Output, word for word, every line from the start of the listing down to and including the line that contains "moving = (aft, HINGE_X)"; include nothing else.

+-------+

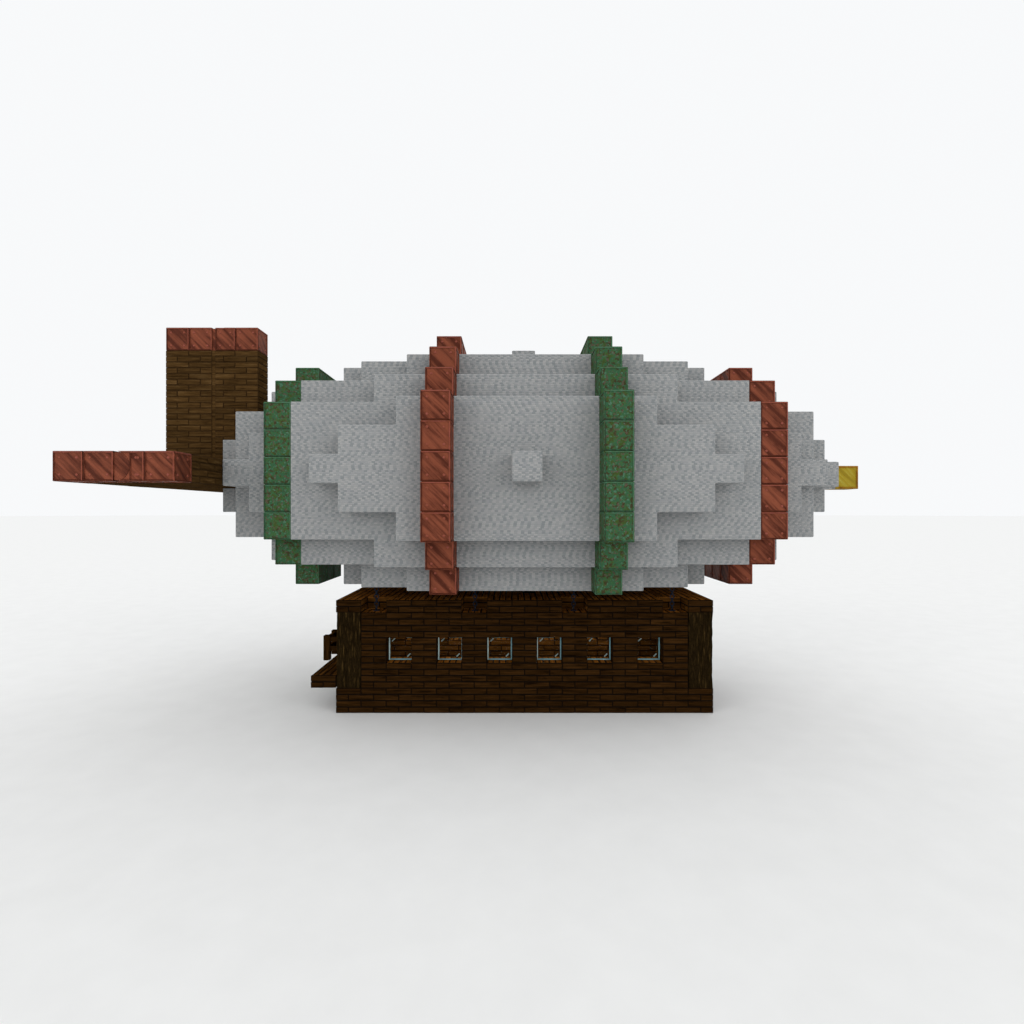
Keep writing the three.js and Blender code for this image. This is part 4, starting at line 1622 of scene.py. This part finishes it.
def build_tail():
    cove = HINGE_X + HINGE_COVE
    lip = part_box("fin_cap")[0].x
    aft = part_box("rudder")[0].x
    low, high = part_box("fin")
    fore = high.x
    beside_lip = (lip, fore)
    beside_cove = (cove, fore)
    moving = (aft, HINGE_X)

    # The fin and the rudder, with their caps
    upright = ["-y", "+y"]
    rows = (low.z, high.z)
    fin = panels_of({"-y": low.y, "+y": high.y}, beside_lip, rows)
    fin.append(Panel("+x", fore, (low.y + BOARD_DEPTH, high.y - BOARD_DEPTH), rows))
    dress_curved("fin", "fin", upright + ["+x"], fin, "root", upright)
    low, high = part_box("rudder")
    rows = (RUDDER_FOOT, high.z)
    rudder = panels_of({"-y": low.y, "+y": high.y}, moving, rows)
    rudder.append(Panel("-x", aft, (low.y + BOARD_DEPTH, high.y - BOARD_DEPTH), rows))
    dress_curved("rudder", "fin", upright + ["-x"], rudder, "rudder_body")
    runs = {"-y": beside_lip, "+y": beside_lip, "+z": beside_cove, "+x": beside_lip}
    dress_tip("fin_cap", runs, cleared=upright)
    dress_tip("rudder_cap", dict.fromkeys(["-y", "+y", "+z", "-x"], moving), "rudder_body")

    # The tailplane: a stub through the tail and a panel on each side of it
    flat = ["-z", "+z"]
    low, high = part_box("tailplane")
    stub = (-TAIL_STUB, TAIL_STUB)
    panels = [
        Panel("-x", low.x, stub, (low.z, high.z)),
        Panel("+x", fore, (low.y, high.y), (low.z, high.z)),
    ]
    for side, plane in (("+z", high.z), ("-z", low.z)):
        panels += [
            Panel(side, plane, stub, (low.x + BOARD_DEPTH, cove)),
            Panel(side, plane, (low.y, high.y), (cove, fore - BOARD_DEPTH)),
            Panel(side, plane, (low.y, -TAIL_STUB), (lip, cove)),
            Panel(side, plane, (TAIL_STUB, high.y), (lip, cove)),
        ]
    dress_curved("tailplane", "fin", flat + ["-x", "+x"], panels, "root", flat)
    for side_name, sign in SIDES.items():
        body = f"elevator_{side_name}_body"
        span = tuple(sorted((sign * (TAIL_STUB + HINGE_GAP), sign * TAIL_PLANKED)))
        panels = [Panel("-x", aft, span, (low.z, high.z))]
        panels += panels_of({"+z": high.z, "-z": low.z}, span, (aft + BOARD_DEPTH, HINGE_X))
        node = f"elevator_{side_name}"
        dress_curved(node, "fin", ["-x"] + flat, panels, body)
        end = "+y" if sign > 0 else "-y"
        runs = {"-z": beside_lip, "+z": beside_lip, end: beside_cove, "+x": beside_lip}
        dress_tip(f"tailplane_tip_{side_name}", runs, cleared=flat)
        runs = dict.fromkeys(["-z", "+z", end, "-x"], moving)
        dress_tip(f"elevator_tip_{side_name}", runs, body)


def panels_of(planes, run, rows):
    """Like panels on several sides"""
    return [Panel(side, plane, run, rows) for side, plane in planes.items()]


def build_cabin():
    # The floor's top takes the inner wood, which is painted light
    dress_cabin_part("cabin_floor", EVERY_SIDE, {"+z": "inner"})
    for side_name in SIDES:
        dress_side_wall(side_name)
    dress_end_wall("aft_wall", *DOORWAY_ROWS)
    dress_end_wall("fore_wall", *WINDOW_ROWS)
    dress_roof()
    # The deck's top takes the deck wood, which is painted light
    dress_cabin_part("deck", ["-y", "+y", "-x", "+z", "-z"], {"+z": "deck"})
    for end_name in ("aft", "fore"):
        for side_name in SIDES:
            dress_post(f"corner_post_{end_name}_{side_name}")
    dress_windows()
    wall_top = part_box("side_wall_port")[1].z
    for side_name in SIDES:
        for index in range(len(CHAIN_ROWS)):
            dress_chain(f"chain_{side_name}_{index + 1}", wall_top)
        dress_fence(side_name)
    dress_chain("chain_centre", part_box("chain_centre")[0].z + CROSS_BAR)
    dress_door()


def build_stage():
    deselect_all()
    bpy.ops.mesh.primitive_circle_add(
        vertices=128, radius=FLOOR_RADIUS, fill_type="NGON", location=(0, 0, FLOOR_HEIGHT)
    )
    floor = bpy.context.object
    floor.name = "pale_floor"
    floor.data.materials.append(PALE_FLOOR)
    bpy.ops.object.transform_apply(location=True)


def add_light(kind, name, energy, colour, **placing):
    deselect_all()
    bpy.ops.object.light_add(type=kind, **placing)
    light = bpy.context.object
    light.name = name
    light.data.energy = energy
    light.data.color = colour
    return light.data


def build_light():
    scene = bpy.context.scene
    scene.view_settings.view_transform = "Standard"
    world = bpy.data.worlds.new("soft_sky")
    scene.world = world
    world.use_nodes = True
    back = world.node_tree.nodes["Background"]
    back.inputs["Color"].default_value = SKY_COLOUR
    back.inputs["Strength"].default_value = SKY_STRENGTH
    for lamp in LAMPS:
        turn = (math.radians(90 - lamp["height"]), 0, math.radians(lamp["aside"]))
        sun = add_light("SUN", lamp["name"], lamp["energy"], LAMP_COLOUR, rotation=turn)
        sun.angle = math.radians(lamp["angle"])
    for x in CABIN_LIGHTS:
        place = (x, 0, CABIN_LIGHT_HEIGHT)
        light = add_light("POINT", "cabin_light", CABIN_ENERGY, CABIN_COLOUR, location=place)
        light.shadow_soft_size = 0.0


def build_camera():
    deselect_all()
    bpy.ops.object.camera_add(location=CAMERA_PLACE, rotation=(math.radians(90), 0, 0))
    camera = bpy.context.object
    camera.name = "camera"
    camera.data.sensor_width = CAMERA_SENSOR
    camera.data.lens = CAMERA_LENS
    camera.data.clip_end = CAMERA_REACH
    bpy.context.scene.camera = camera


build_camera()
build_light()
build_stage()
build_airship()
deselect_all()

+-------+

▸ **Complete response**:
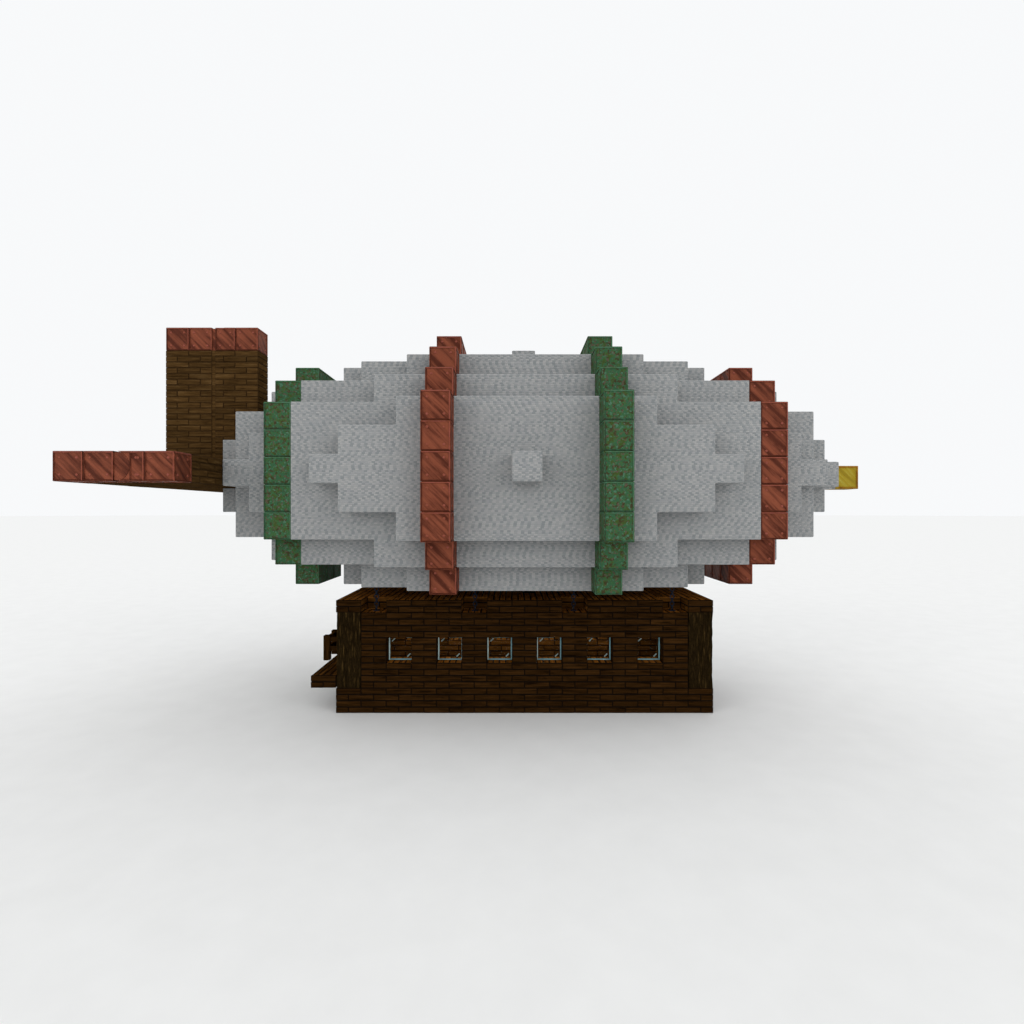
Keep writing the three.js and Blender code for this image. This is part 4, starting at line 1622 of scene.py. This part finishes it.
def build_tail():
    cove = HINGE_X + HINGE_COVE
    lip = part_box("fin_cap")[0].x
    aft = part_box("rudder")[0].x
    low, high = part_box("fin")
    fore = high.x
    beside_lip = (lip, fore)
    beside_cove = (cove, fore)
    moving = (aft, HINGE_X)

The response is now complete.